Primary hydration and proton transfer of electrolyte acids: An ab initio study

Abstract

Acids dissolved in solution or tethered to a polymer backbone play an important role in the performance of the electrolytes utilized in energy storage and conversion technologies. The relative acidity and acid-base interactions are influential in the design of advanced electrolyte materials such as acid-base complexes and electrospun ionomers that involving two or more types of acids. Here we present a first principles based study of the primary hydration and proton transfer of ten acid molecules commonly employed in electrolytes. Clusters consisting of a single molecule with up to five water molecules were considered and the effect of a dielectric continuum solvation model was explored. For CF3SO3H, FSO3H, CH3SO3H, H2SO4, HNO3, HF, H3PO2, H3PO3, H3PO4, and CF3SO2NHSO2CF3 acids a minimum number of 3, 3, 3, 4, 5, >5, 5, >5, >5, and 3 water molecules were required, respectively, to effect proton transfer in the gas phase. It was determined that stronger acids or clusters with a continuum solvation model require fewer number of water molecules to first witness proton dissociation.
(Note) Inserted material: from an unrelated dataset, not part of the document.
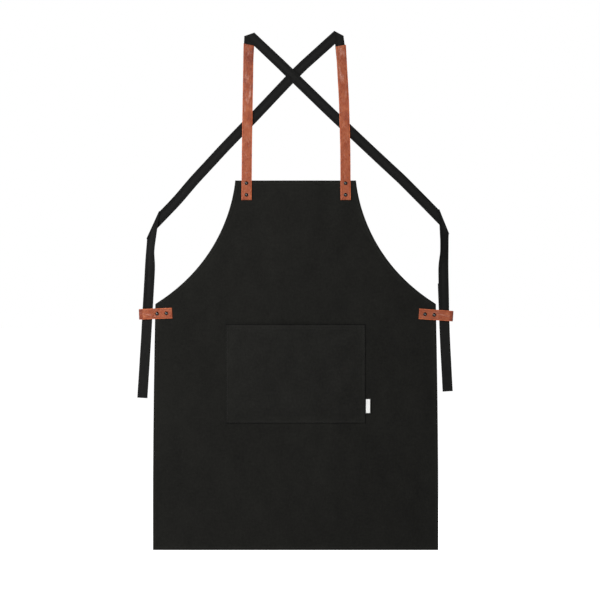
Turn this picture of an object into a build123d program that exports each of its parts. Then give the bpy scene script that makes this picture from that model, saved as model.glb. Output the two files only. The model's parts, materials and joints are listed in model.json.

The hydronium ion further separated from the conjugate anion as the number of water molecules was increased. Potential energy surface scans indicated that the proton transfer energetics are controlled by the hydration structure, acid strength, and the continuum solvation model. The calculated energy barrier to transfer a proton from HF to a water molecule was determined 27kcal/mol, more than twice the barrier for all the other acids (10–16kcal/mol). This fundamental study may serve the purpose of designing or screening novel electrolytes featuring one or more of these acids.